Watching no-hitters unfold on TV is especially great, because the necessary cut from the center-field camera to the one that tracks any batted ball creates a protracted moment of tension, even terror. No haunted house on Earth can match the palpitations per minute one can get from watching a pitcher about whom one cares chase a no-hitter.

Now, for just that reason, no-hitters can be counterproductive. Everyone starts playing a bit tight. The game takes on unneeded complexity, and a false sense of cataclysm can creep into every missed strike call and every caught cleat in the infield dirt. Just so, while Lincecum has always been among the most exciting pitchers in baseball, the things that make him so–his leaping, lunging mechanics, how hard he once threw, his reliance on getting swings and misses–also make him vulnerable, and probably led him down the path to inexorable decline sooner than a more normal pitcher would have gotten there. That Lincecum would, after his aesthetics had come to far outstrip his objective value, throw a no-hitter is fitting and satisfying.

Lincecum might or might not move on after this season, but he won’t disappear, and he won’t return to the front of a contending rotation. The Tim Lincecum Era of Giants history ended, in a sense, on Saturday night, no matter what he adds to the team (or doesn’t), no matter what they do from here.

(It’s worth noting that although the game shouldn’t be viewed as a hairpin turn in the course of Lincecum’s career, it might be one in the course of the Giants’ season. They’re still within striking distance in a weak division as we hit the All-Star break.)

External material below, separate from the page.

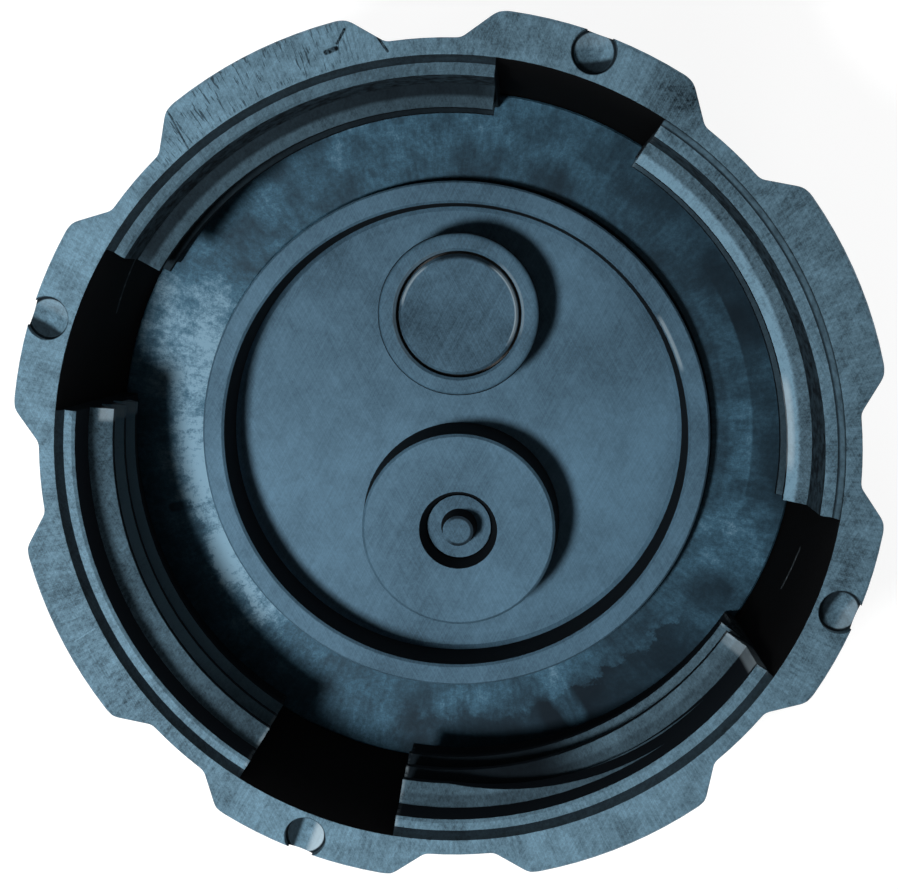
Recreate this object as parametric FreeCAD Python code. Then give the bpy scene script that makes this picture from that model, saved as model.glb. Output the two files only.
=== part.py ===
# Screw cap of a vehicle's coolant expansion tank, standing on its closed face with the mouth up.
# Millimetres. Z is the cap's axis, and z = 0 is the closed outer face.
# Angles grow anticlockwise, seen from above.
import FreeCAD, Part
import math
import os

# Grip and closed end
cap_height = 40.0
lobe_height = 3.1
valley_wall = 1.7
lobe_count = 8
lobe_top_span = 25.5
lobe_flank_span = 4.7
first_lobe_angle = 24.5
lobe_tip_radius = 2.8
lobe_foot_radius = 1.6
grip_draft = 0.7
shoulder_radius = 4.5
mouth_edge_bevel = 0.25
closed_wall = 2.6
closed_face_panel_radius = 31.0
closed_face_panel_depth = 0.6

# Mouth, thread sleeve and its gaps
ledge_width = 1.2
ledge_depth = 1.2
rim_taper_width = 0.6
sleeve_edge_bevel = 0.3
thread_crest_radius = 39.0
thread_height = 2.4
thread_pitch = 4.0
thread_turns = 2.425
thread_start_angle = 316.0
thread_start_depth = 5.8
thread_crest_width = 0.7
thread_mouth_flank = 1.3
thread_deep_flank = 1.1
thread_runout_offset = 7.0
thread_runout_clearance = 0.1
thread_root_overlap = 0.8
gap_count = 4
gap_span = 25.0

# Ejector pin marks on the lobes over the gaps
pin_mark_diameter = 4.7
pin_mark_depth = 1.9
pin_mark_wall = 0.7
pin_mark_inset = 1.9

# Flat rubber ring that the tank's neck presses on
gasket_thickness = 3.0
gasket_face_height = 4.8
gasket_edge_bevel = 0.25
gasket_wall_clearance = 0.1
gasket_hole_clearance = 0.3
sleeve_to_gasket_clearance = 0.3

# Valve carrier: a cup whose rim is the raised collar inside the gasket
collar_inner_radius = 29.4
collar_wall = 2.7
collar_height = 2.5
collar_edge_bevel = 0.3
carrier_floor_thickness = 2.0
carrier_wall_clearance = 0.1
carrier_foot_fillet = 0.5
carrier_seat_width = 5.2
chamber_height = 7.2

# Round-section seal between carrier and shell
o_ring_section = 1.5
o_ring_squeeze_clearance = 0.05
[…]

Although he will not be a free agent until season’s end, this performance, in one way, set Lincecum apart, made him an individual merely imposing on the larger team game. Thirteen strikeouts. One hundred forty-eight pitches. And when the final out nestled in the left fielder’s mitt, Lincecum’s back was to Buster Posey, who hoisted him joyously in the air. It was right on the money. Not the perfect ending, but the perfect climax for the story of Tim Lincecum.